[Dataset rows]
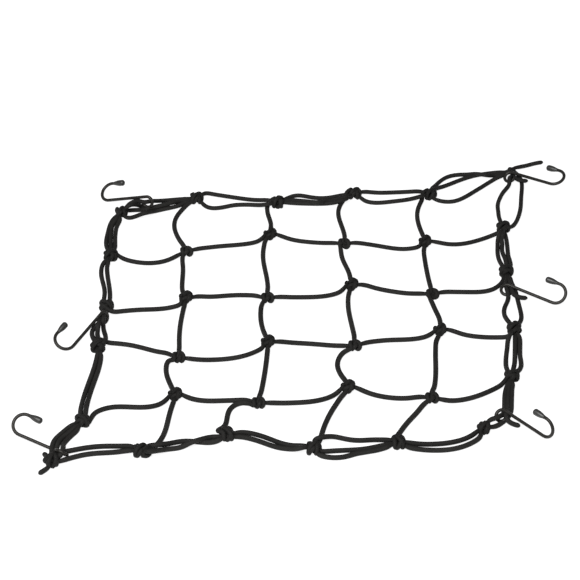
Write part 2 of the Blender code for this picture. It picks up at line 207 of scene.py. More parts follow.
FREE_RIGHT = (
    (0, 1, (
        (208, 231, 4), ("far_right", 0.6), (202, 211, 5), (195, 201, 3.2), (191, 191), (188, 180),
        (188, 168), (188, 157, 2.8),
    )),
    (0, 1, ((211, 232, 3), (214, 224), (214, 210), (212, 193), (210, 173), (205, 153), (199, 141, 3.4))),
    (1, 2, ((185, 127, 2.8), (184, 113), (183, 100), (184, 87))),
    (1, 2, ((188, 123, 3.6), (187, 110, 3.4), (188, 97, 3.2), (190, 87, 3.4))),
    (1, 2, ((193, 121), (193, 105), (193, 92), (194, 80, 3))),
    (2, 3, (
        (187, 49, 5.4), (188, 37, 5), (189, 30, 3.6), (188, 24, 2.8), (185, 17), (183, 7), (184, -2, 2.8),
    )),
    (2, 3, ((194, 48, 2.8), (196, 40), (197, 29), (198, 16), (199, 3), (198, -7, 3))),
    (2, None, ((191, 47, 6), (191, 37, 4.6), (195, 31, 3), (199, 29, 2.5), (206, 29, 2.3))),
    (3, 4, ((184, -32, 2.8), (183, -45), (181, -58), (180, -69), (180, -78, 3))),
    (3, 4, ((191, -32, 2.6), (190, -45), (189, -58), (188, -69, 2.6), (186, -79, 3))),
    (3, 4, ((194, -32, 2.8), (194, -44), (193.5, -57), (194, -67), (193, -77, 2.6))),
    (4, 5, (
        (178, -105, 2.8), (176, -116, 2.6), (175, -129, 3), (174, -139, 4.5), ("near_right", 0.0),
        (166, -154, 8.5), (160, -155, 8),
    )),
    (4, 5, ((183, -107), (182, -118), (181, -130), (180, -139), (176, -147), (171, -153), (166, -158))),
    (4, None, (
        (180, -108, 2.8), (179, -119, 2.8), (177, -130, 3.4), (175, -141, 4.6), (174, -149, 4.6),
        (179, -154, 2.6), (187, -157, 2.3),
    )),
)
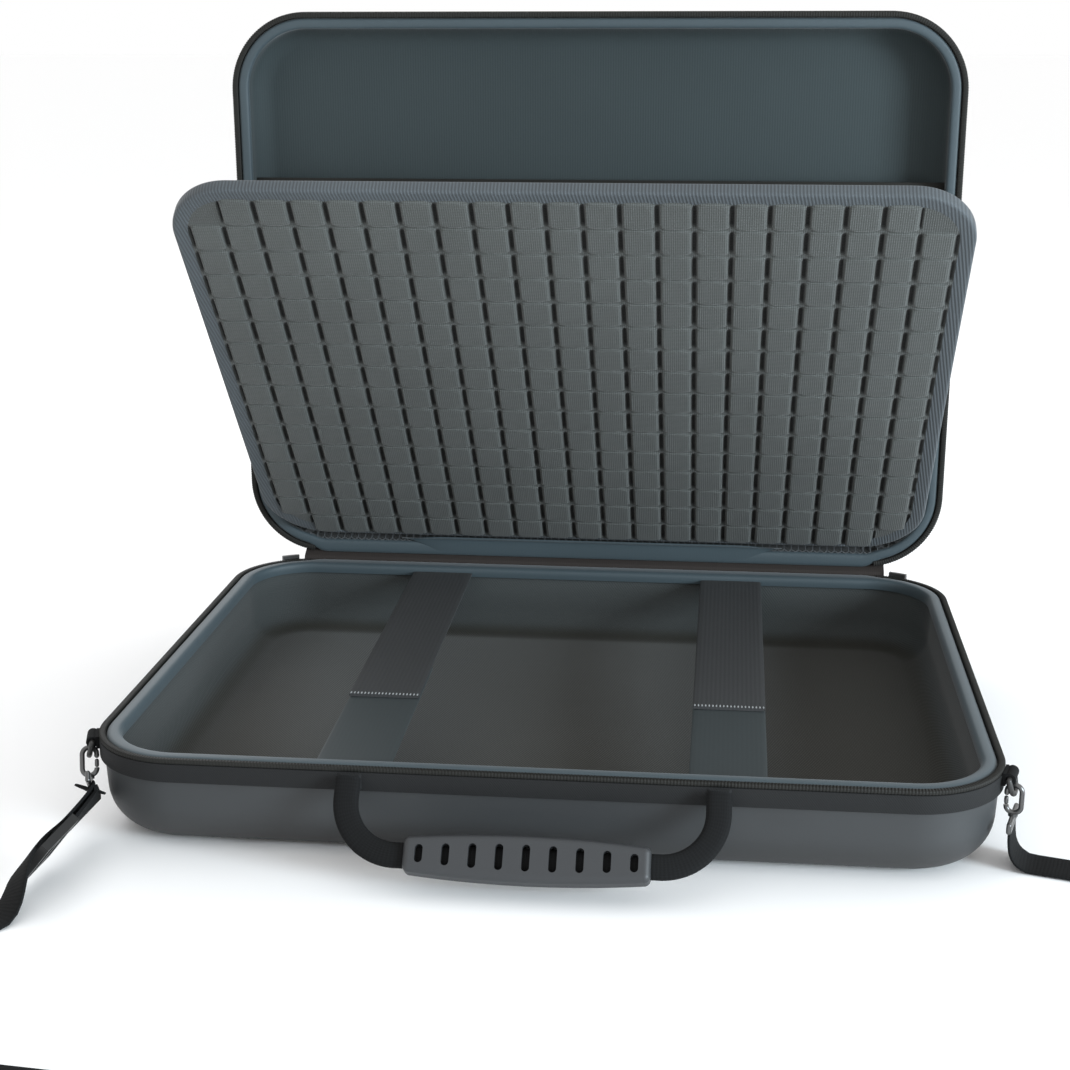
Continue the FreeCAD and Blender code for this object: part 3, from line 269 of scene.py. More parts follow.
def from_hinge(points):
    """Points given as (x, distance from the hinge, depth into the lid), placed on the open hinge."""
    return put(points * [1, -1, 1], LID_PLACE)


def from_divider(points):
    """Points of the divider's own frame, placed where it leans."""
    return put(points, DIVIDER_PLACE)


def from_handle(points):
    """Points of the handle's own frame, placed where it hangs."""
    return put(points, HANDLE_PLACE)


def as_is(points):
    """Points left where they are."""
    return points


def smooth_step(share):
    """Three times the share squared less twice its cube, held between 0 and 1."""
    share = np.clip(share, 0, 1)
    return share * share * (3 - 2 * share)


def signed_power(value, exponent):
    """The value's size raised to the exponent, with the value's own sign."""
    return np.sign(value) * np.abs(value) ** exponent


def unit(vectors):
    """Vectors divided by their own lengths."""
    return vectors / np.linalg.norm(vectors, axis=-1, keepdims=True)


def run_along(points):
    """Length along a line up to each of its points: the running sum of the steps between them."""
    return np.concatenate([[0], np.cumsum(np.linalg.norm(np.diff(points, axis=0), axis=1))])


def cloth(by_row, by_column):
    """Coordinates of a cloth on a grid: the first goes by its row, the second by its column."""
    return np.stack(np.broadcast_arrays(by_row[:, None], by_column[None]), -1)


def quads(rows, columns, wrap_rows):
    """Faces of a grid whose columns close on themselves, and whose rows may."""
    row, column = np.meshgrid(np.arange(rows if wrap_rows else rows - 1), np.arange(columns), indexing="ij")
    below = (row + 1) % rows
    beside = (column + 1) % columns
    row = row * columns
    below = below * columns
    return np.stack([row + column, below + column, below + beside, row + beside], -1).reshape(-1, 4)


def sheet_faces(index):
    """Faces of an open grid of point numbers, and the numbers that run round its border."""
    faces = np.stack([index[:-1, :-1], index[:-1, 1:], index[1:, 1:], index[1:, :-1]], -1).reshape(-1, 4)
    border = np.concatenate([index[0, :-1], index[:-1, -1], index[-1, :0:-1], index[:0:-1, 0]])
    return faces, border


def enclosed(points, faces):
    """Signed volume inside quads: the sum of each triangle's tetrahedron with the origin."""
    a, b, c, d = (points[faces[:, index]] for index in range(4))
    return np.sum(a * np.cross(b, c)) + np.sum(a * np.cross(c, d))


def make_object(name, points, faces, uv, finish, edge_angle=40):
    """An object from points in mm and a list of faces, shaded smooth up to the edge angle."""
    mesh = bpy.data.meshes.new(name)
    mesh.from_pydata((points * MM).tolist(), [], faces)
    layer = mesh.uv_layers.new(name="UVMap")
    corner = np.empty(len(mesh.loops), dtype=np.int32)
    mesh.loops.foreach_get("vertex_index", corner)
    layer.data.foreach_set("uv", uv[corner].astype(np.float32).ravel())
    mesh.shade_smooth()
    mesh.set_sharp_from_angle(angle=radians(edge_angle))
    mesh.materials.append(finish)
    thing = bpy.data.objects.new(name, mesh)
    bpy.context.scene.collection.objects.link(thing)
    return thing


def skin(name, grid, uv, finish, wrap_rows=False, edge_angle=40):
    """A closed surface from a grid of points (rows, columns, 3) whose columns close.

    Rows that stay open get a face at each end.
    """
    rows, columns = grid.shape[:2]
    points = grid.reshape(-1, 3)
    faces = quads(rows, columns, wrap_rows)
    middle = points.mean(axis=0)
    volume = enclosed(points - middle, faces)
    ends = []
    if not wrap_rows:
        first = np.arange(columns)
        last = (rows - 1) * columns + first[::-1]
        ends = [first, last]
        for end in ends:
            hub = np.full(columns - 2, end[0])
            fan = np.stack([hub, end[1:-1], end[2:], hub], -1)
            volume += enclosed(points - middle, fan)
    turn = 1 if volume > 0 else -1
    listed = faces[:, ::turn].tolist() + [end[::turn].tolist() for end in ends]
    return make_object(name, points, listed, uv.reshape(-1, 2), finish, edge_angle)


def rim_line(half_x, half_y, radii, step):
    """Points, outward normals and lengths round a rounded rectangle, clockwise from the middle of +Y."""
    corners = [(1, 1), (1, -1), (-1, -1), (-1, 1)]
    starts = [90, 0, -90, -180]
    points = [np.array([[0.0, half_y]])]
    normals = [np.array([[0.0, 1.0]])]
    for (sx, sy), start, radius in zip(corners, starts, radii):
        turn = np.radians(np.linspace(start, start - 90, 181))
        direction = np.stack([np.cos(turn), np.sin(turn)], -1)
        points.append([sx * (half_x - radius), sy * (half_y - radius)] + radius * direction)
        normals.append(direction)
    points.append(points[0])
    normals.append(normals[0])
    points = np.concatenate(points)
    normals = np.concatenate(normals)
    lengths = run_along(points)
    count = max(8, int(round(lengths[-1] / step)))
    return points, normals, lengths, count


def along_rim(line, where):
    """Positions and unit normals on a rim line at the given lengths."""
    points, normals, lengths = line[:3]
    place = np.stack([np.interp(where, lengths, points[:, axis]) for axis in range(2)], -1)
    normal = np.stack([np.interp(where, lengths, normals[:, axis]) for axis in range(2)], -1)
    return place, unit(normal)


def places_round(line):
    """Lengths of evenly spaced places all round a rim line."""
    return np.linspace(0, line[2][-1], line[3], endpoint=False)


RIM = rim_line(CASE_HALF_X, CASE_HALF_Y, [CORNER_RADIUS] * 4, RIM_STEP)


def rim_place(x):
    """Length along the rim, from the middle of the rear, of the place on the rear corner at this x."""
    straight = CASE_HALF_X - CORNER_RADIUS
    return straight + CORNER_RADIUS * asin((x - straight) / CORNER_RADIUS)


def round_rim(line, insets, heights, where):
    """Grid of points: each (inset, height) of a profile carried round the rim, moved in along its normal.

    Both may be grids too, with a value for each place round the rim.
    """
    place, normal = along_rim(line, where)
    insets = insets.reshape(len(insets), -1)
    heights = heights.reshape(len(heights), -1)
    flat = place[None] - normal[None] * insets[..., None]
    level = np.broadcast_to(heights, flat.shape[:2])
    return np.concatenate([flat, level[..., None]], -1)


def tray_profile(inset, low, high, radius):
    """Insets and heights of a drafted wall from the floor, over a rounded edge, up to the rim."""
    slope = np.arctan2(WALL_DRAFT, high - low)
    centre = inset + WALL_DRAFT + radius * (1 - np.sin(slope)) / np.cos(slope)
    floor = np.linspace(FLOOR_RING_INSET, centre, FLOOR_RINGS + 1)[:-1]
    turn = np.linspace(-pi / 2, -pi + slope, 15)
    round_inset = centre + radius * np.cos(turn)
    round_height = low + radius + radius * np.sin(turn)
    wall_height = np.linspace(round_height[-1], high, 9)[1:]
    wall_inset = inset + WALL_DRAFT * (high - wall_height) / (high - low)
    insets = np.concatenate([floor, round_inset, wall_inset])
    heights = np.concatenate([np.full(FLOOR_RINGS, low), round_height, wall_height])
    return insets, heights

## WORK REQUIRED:
Report every line in the data above in which the word "part" appears.

## OUTPUT FOR THIS TASK:
Write part 2 of the Blender code for this picture. It picks up at line 207 of scene.py. More parts follow.
Continue the FreeCAD and Blender code for this object: part 3, from line 269 of scene.py. More parts follow.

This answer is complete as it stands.